创建的线程-阻塞的线程 < corePoolSize
private fun createNewWorker(): Int {
synchronized(workers) {
// Make sure we're not trying to resurrect terminated scheduler
if (isTerminated) return -1
val state = controlState.value
val created = createdWorkers(state)
val blocking = blockingTasks(state)
val cpuWorkers = (created - blocking).coerceAtLeast(0)
// Double check for overprovision
if (cpuWorkers >= corePoolSize) return 0
if (created >= maxPoolSize) return 0
// start & register new worker, commit index only after successful creation
val newIndex = createdWorkers + 1
require(newIndex > 0 && workers[newIndex] == null)
/*
* 1) Claim the slot (under a lock) by the newly created worker
* 2) Make it observable by increment created workers count
* 3) Only then start the worker, otherwise it may miss its own creation
*/
val worker = Worker(newIndex)
workers[newIndex] = worker
require(newIndex == incrementCreatedWorkers())
worker.start()
return cpuWorkers + 1
}
}
阻塞的线程不占用CPU
private fun beforeTask(taskMode: Int) {
if (taskMode == TASK_NON_BLOCKING) return
// Always notify about new work when releasing CPU-permit to execute some blocking task
if (tryReleaseCpu(WorkerState.BLOCKING)) {
signalCpuWork()
}
}
private inline fun releaseCpuPermit() = controlState.addAndGet(1L shl CPU_PERMITS_SHIFT)
调度原理
主要的核心逻辑为disptach函数,以LimitingDispatcher为例
private fun dispatch(block: Runnable, tailDispatch: Boolean) {
var taskToSchedule = block
while (true) {
// Commit in-flight tasks slot
val inFlight = inFlightTasks.incrementAndGet()

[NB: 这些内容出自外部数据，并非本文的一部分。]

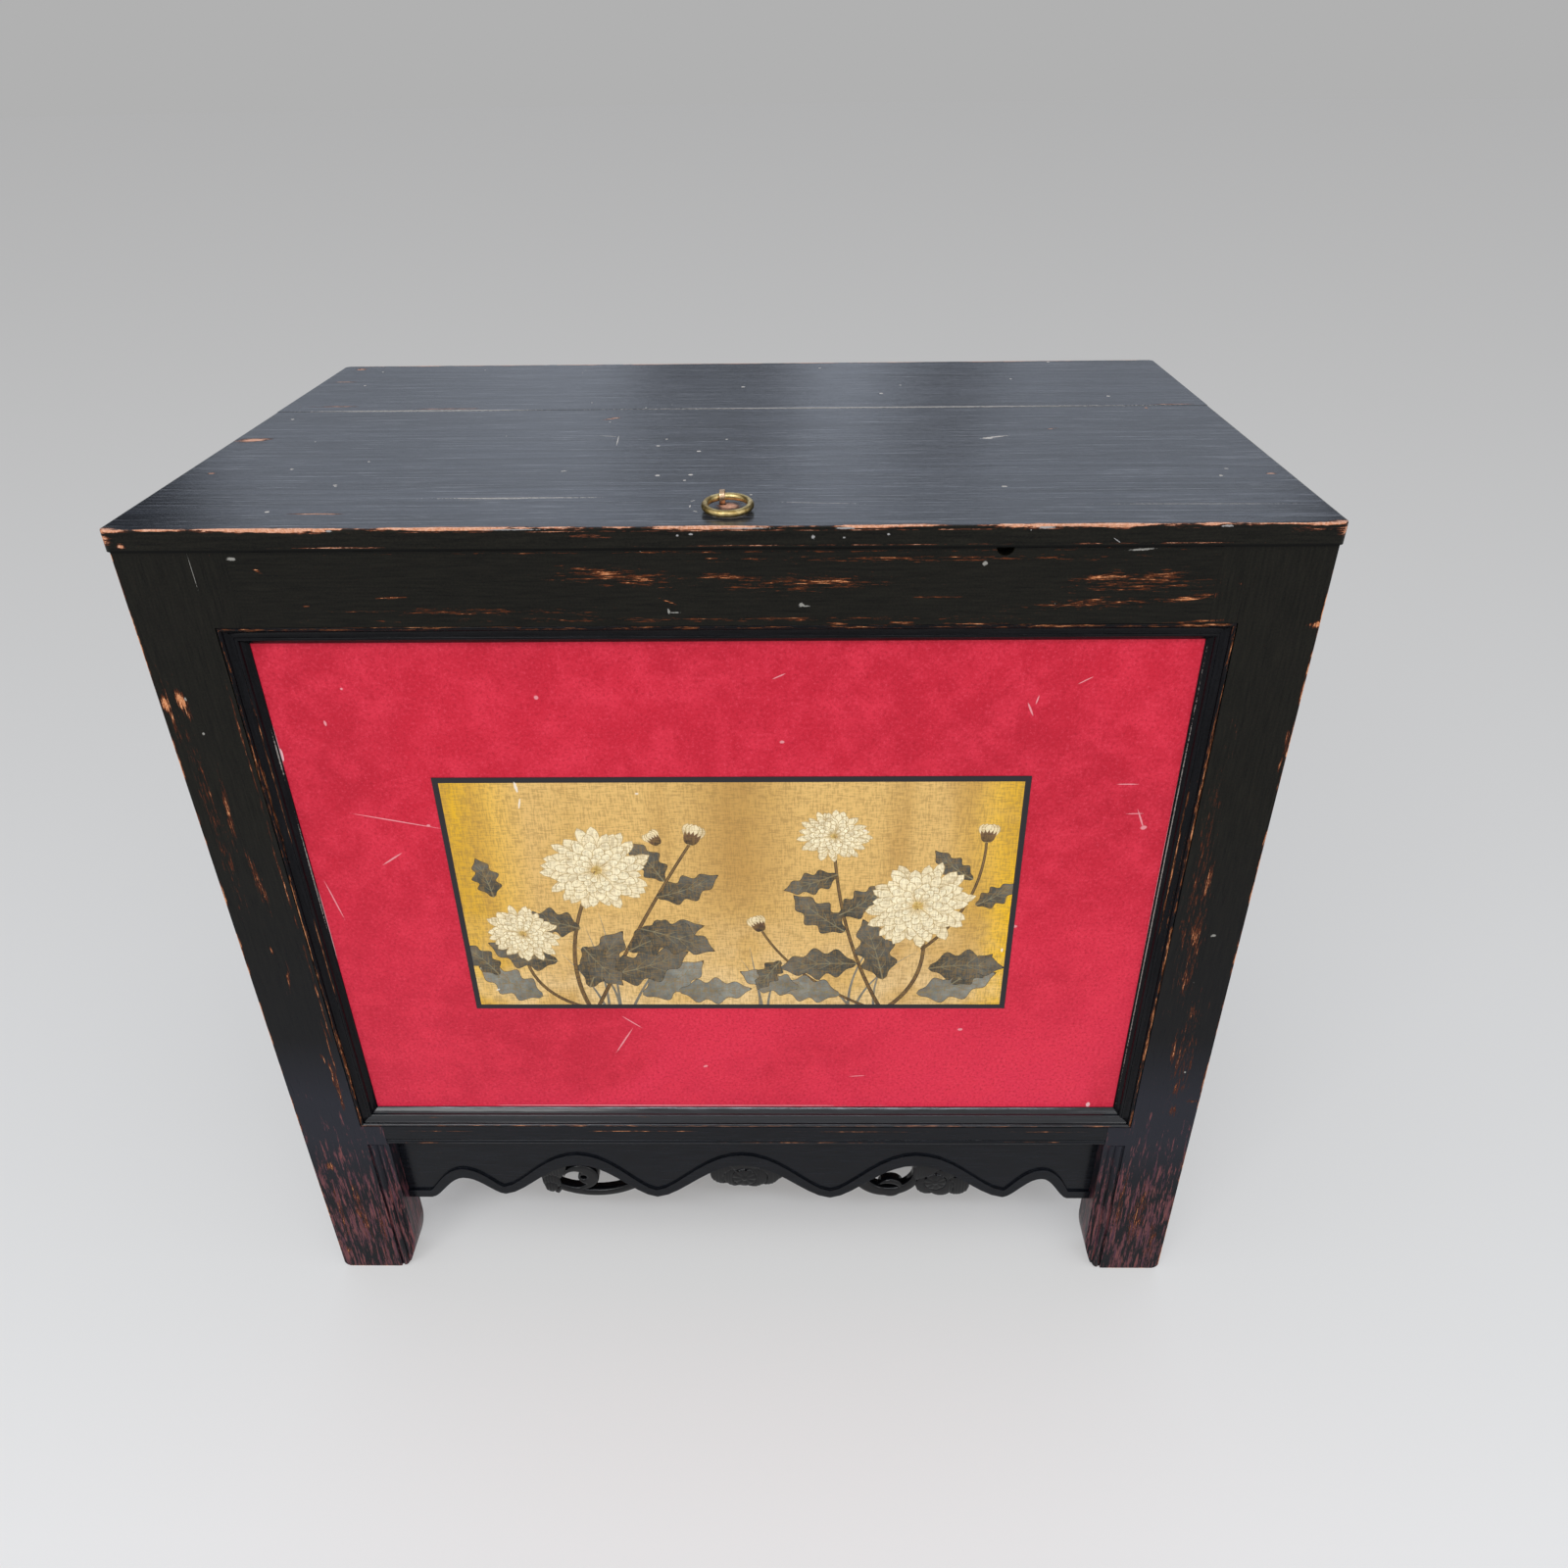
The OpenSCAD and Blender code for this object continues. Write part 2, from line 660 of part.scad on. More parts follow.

// Fast path, if parallelism limit is not reached, dispatch task and return
if (inFlight <= parallelism) {
dispatcher.dispatchWithContext(taskToSchedule, this, tailDispatch)
return
}
queue.add(taskToSchedule)
if (inFlightTasks.decrementAndGet() >= parallelism) {
return
}
taskToSchedule = queue.poll() ?: return
}
}
CoroutineScheduler的dispatch函数
fun dispatch(block: Runnable, taskContext: TaskContext = NonBlockingContext, tailDispatch: Boolean = false) {
trackTask() // this is needed for virtual time support
val task = createTask(block, taskContext)
// try to submit the task to the local queue and act depending on the result
val currentWorker = currentWorker()
val notAdded = currentWorker.submitToLocalQueue(task, tailDispatch)
if (notAdded != null) {
if (!addToGlobalQueue(notAdded)) {
// Global queue is closed in the last step of close/shutdown -- no more tasks should be accepted
throw RejectedExecutionException("$schedulerName was terminated")
}
}
val skipUnpark = tailDispatch && currentWorker != null
// Checking 'task' instead of 'notAdded' is completely okay
if (task.mode == TASK_NON_BLOCKING) {
if (skipUnpark) return
signalCpuWork()
} else {
// Increment blocking tasks anyway
signalBlockingWork(skipUnpark = skipUnpark)
}
}
整体调度流程
总结
- 了解协程、调度器基本原理,涉及线程池的基本设计,加深对kotlin协程调度器的理解,有助于后续自定义调度器。
- 调度器涉及很多CAS的使用,提高并发安全设计意识。
- 可以规避协程的不正确使用,提前识别风险。